WORK TO COMPLETE.
Collect from the data below each line with "finishes".

^^^^

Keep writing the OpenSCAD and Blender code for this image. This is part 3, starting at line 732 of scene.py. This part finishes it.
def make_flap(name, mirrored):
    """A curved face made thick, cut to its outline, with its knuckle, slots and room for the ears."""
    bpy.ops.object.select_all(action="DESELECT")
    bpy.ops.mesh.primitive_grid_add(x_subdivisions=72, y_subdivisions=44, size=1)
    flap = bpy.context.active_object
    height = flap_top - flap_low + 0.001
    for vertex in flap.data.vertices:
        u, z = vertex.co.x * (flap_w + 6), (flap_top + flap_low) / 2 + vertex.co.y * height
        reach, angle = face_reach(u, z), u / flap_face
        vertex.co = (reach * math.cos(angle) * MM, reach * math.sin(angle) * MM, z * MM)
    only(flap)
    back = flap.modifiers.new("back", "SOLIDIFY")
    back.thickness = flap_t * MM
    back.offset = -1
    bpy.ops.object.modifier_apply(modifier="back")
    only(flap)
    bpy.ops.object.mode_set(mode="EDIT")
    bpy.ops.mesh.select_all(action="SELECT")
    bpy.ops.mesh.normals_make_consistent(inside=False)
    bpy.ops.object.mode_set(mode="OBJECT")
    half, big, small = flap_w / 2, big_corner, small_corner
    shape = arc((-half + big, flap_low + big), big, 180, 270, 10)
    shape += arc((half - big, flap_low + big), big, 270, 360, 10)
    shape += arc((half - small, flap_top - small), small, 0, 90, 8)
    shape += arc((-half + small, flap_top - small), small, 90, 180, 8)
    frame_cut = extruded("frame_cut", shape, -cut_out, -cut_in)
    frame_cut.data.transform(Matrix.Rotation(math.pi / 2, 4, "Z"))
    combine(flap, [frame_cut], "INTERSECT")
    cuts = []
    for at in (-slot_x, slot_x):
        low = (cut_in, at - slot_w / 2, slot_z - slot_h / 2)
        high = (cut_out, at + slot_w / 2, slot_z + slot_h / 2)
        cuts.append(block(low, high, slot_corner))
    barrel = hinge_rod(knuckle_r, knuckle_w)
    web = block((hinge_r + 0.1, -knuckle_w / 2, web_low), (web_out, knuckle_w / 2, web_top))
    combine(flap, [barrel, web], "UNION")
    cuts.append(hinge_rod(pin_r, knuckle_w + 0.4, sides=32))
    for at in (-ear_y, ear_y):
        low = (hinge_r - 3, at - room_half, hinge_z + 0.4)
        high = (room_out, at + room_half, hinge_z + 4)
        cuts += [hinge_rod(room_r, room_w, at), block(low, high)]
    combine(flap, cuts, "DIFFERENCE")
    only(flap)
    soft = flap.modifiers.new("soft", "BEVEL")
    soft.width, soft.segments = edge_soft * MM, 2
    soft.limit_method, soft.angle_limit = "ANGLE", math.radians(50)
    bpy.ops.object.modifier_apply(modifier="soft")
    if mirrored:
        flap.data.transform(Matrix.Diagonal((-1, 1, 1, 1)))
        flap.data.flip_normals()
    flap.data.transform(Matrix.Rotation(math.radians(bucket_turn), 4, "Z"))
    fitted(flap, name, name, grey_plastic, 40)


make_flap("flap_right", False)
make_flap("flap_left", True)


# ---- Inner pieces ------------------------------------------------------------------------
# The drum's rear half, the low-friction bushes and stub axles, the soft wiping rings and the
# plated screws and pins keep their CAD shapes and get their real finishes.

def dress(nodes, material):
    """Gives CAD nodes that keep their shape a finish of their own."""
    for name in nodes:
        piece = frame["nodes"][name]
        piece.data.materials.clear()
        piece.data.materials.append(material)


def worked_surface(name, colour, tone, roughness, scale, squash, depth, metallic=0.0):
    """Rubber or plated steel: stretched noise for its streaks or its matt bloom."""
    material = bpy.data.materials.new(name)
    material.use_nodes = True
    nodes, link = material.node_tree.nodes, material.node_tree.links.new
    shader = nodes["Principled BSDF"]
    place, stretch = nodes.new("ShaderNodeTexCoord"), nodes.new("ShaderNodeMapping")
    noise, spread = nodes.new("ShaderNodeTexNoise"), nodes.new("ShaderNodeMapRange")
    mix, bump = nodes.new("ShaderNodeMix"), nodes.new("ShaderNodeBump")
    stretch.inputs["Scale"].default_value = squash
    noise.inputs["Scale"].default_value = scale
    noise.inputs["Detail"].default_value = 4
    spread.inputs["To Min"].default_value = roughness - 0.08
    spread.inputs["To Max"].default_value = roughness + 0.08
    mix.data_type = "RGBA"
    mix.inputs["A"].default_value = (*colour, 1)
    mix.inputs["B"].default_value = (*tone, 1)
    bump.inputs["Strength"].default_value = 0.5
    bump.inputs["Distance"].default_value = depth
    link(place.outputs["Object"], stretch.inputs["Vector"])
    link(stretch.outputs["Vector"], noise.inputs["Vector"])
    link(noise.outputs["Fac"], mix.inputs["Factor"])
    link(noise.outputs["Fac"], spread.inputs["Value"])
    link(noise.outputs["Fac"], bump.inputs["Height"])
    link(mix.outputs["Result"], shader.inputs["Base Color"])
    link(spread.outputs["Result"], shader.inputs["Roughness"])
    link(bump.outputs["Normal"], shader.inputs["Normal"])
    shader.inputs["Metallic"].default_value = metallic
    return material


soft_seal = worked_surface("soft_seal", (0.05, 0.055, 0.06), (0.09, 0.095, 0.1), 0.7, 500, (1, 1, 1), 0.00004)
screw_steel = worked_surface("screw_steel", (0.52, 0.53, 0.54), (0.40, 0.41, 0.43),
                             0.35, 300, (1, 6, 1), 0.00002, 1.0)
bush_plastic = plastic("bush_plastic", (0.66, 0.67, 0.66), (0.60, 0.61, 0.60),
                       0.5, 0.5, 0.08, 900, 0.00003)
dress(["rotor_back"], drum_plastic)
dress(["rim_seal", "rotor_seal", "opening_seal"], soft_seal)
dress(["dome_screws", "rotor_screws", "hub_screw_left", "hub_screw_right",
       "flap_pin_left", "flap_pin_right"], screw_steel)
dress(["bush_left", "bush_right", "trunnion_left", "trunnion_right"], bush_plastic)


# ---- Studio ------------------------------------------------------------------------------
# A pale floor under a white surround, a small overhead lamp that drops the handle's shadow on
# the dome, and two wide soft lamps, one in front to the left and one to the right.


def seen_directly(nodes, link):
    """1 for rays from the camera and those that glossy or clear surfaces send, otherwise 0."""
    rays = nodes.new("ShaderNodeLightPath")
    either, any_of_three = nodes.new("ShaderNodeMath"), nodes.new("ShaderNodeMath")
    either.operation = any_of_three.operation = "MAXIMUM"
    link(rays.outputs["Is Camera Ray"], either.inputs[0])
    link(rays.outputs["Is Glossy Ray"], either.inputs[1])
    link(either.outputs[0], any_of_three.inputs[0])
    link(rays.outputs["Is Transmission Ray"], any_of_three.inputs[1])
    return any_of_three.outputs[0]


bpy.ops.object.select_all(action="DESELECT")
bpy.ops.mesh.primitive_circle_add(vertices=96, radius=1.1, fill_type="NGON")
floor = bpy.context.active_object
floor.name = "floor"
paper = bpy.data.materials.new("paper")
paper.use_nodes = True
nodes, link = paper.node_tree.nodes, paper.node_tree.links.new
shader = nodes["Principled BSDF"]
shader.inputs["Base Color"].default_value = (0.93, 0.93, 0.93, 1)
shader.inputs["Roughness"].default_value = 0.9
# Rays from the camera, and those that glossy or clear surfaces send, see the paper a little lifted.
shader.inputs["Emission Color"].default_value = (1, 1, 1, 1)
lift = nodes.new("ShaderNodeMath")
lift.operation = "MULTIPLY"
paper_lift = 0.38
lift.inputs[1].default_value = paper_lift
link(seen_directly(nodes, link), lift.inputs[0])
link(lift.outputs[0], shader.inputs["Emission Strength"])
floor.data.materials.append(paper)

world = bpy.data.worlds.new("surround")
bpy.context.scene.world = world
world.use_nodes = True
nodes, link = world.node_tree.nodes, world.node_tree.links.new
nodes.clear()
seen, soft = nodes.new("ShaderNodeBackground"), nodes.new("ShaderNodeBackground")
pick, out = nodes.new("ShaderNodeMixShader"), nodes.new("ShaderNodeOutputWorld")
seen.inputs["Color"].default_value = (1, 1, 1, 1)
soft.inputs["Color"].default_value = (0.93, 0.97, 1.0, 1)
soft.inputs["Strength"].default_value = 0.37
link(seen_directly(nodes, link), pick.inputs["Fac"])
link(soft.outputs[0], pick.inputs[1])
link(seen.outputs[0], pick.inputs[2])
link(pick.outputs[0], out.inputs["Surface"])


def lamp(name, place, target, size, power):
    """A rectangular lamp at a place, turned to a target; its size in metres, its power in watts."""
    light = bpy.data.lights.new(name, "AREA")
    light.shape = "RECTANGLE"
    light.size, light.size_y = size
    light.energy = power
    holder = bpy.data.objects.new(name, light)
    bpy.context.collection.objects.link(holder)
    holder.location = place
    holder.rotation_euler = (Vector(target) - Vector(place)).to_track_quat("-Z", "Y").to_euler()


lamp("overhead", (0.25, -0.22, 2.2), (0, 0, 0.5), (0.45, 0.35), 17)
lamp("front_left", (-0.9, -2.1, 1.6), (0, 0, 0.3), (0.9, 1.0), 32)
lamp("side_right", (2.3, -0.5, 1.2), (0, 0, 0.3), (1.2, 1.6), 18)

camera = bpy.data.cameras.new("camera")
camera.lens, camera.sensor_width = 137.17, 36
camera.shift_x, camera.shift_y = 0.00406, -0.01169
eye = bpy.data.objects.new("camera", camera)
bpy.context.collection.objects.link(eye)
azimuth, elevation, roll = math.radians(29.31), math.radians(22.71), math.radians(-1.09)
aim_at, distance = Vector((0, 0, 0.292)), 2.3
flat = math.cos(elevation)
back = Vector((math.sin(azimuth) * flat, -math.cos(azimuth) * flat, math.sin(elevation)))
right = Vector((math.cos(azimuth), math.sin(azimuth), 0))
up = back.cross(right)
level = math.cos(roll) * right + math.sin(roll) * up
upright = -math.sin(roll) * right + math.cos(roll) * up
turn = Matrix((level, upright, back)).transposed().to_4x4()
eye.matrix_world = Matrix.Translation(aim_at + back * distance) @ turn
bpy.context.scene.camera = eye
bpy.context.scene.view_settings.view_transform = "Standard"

^^^^

COMPLETED EXERCISE.
Keep writing the OpenSCAD and Blender code for this image. This is part 3, starting at line 732 of scene.py. This part finishes it.
# plated screws and pins keep their CAD shapes and get their real finishes.